Читаем Русские и нерусские полностью

Как только стало известно имя Нобелевского лауреата 2006 года — Орхан Памук, — книгоиздатели объявили его «одним из лучших ныне писателей». Знатоки взрастившей его словесности уточнили, что это «самое яркое явление турецкой литературы за все время ее существования». Премия присуждена «за поиск души меланхолического города — Стамбула», — и читатели действительно находят очарование в стамбульских очерках: просвечивают горизонты — мифология сквозь воспоминания, явь сквозь сон, фантастические видения сквозь достоверные реалии «города и мира».

В большом «красном» романе Памука, над которым он работал все 90-е годы, меньше «города» и больше «мира». Но та же уникальная способность показывать одно сквозь другое.

Европа — сквозь Азию. Реальность — сквозь миф. Конкретное, реально растущее дерево — сквозь древеса, вечностью отшлифованные в сознании.

В романе действует мальчик по имени Орхан; имя, разумеется, не случайно: именно этому мальчику предназначено «записать» рассказываемую «историю» так, «чтобы она была интересна». То есть: «развлекаясь словесными играми, соревнуясь в иносказаниях, двусмысленностях и метафорах», — так, чтобы получилась «не очень правда, но и не очень ложь» (замечательная самохарактеристика Памука-писателя, если говорить о поверхности текста).

Поверхность занимательна и головоломна. Рассказчики меняются — слово дается не только живым, но и мертвым (зверски убитым) участникам действия. Такая стереофония в мировой литературе не новость: классический пример — «Расемон» Акутагавы, можно вспомнить и «Лунный камень» Коллинза, но четыре евангелиста останутся вне конкуренции. Памук работает с профессиональным блеском, но это для него не самоцель: задача глубже.

«История», рассказанная в романе, происходит за три с половиной века до рождения этого Орхана, то есть автора. Сквозь 1950-е (годы его детства) просвечивает время, когда османы, разгромившие византийцев, еще только утверждаются на их земле. Славное же — сквозь то и это время просвечивает вечность.

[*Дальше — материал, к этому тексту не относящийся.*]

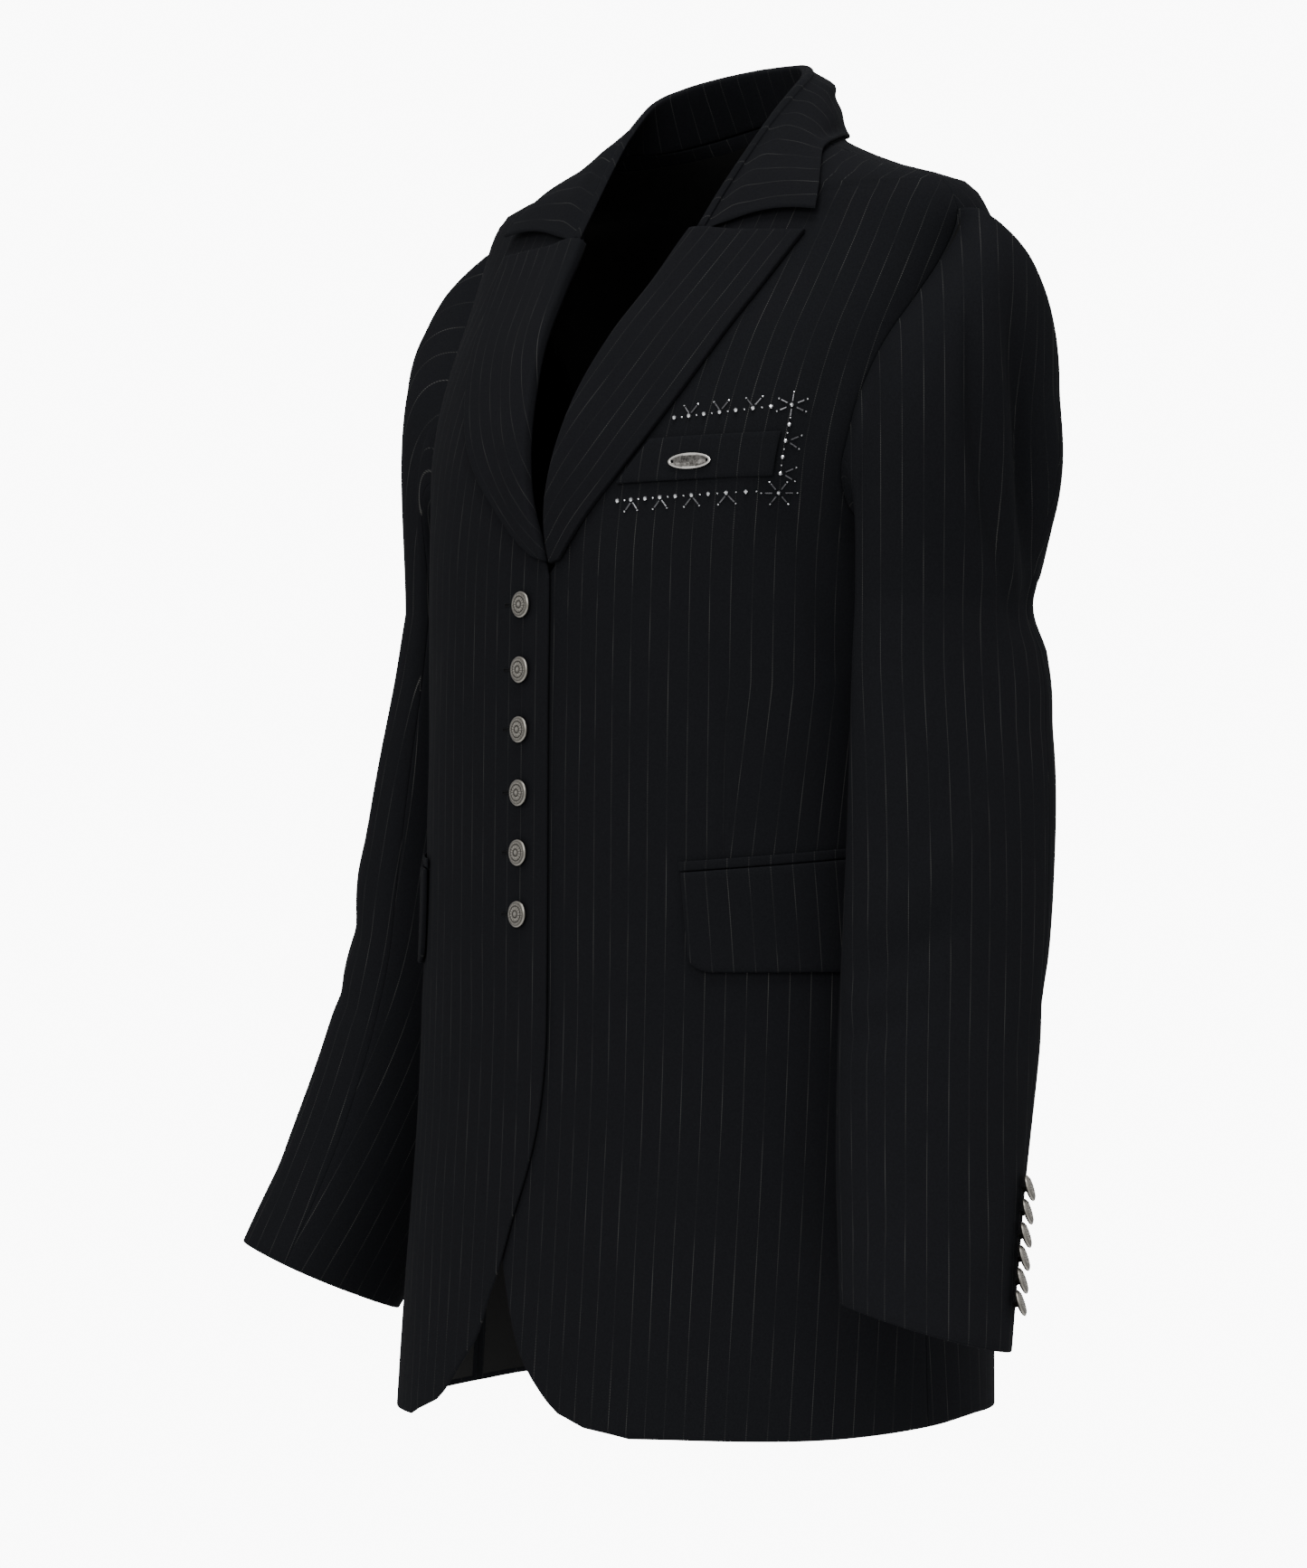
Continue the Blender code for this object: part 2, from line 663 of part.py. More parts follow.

С точки зрения вечности — жизнь рассыпана на фрагменты, на бесконечно повторяющиеся сюжеты, на листки рассыпавшейся книги; эти листки летают, кружатся, встречаются, не опознавая друг друга, и только мастер-художник способен соединить их — по ведомым ему вечным признакам.

Нарисованное обладает способностью магического «наведения». Чуть изменишь на рисунке черты красавицы — ив реальности она разлюбит своего героя. Нарисуешь смерть — погибнешь. Спрыгнет с твоей кисточки на бумагу шайтан — и убедит тебя в том, как прекрасно убить собственного отца.

«И из-за этого вздора они убивают друг друга»?!

Именно. Красный цвет разливается по изящным, скрупулезно выписанным миниатюрам: рубин горит на эфесе сабли; красное покрывало скрывает от чужих глаз невесту; красные чернила смываются в воды Тигра с брошенных в реку книг; с красной краской смешивается вытекающая из жил кровь. «Есть только красный цвет, и только ему можно верить». Не очень ловкое (в переводе В.Феоновой) заглавие программного романа Памука — «Меня зовут красный» — точно передает ауру повествования, пронизанную мотивами страдания, насилия, гибели. иначе говоря — конца света.

Откуда это ощущение?

Здесь мы подходим к осмыслению главной коллизии Памука. Запад — Восток. Одно просвечивает сквозь другое. «Когда я на Востоке, я хочу быть на Западе, а находясь на Западе, стремлюсь на Восток». Естественное желание, когда видишь оба берега Босфора. Шайтан — вот кто все разделяет, Аллах же все объединяет. Но объединяет так, что именно ему, Аллаху, «принадлежат и Восток, и Запад».

Далее начинается драма. Европейцы — против подобного вселенского порядка. Их художники рисуют мир не так, как велит видеть его Аллах, а так, как хочет видеть человек. Отдельный человек, который смотрит на мир в перспективе. И художник, зараженный таким зрением, пишет перспективу. Отдельный человек не похож на других людей — в его изображении появляются индивидуальные черты. Возникает «портрет», который европейцы вешают на стену, словно это бог. Человек, со всеми его потрохами, оказывается на месте бога. И это знак конца света.

А раз так, то на месте бога может оказаться что угодно. Лошадь. Или дерево. Или — с особым смаком поминаемая — собака. Изобразить мир в перспективе — значит изобразить его с точки зрения собаки. Да и собака не с каждым будет говорить, а только с тем, кто понимает ее собачий язык.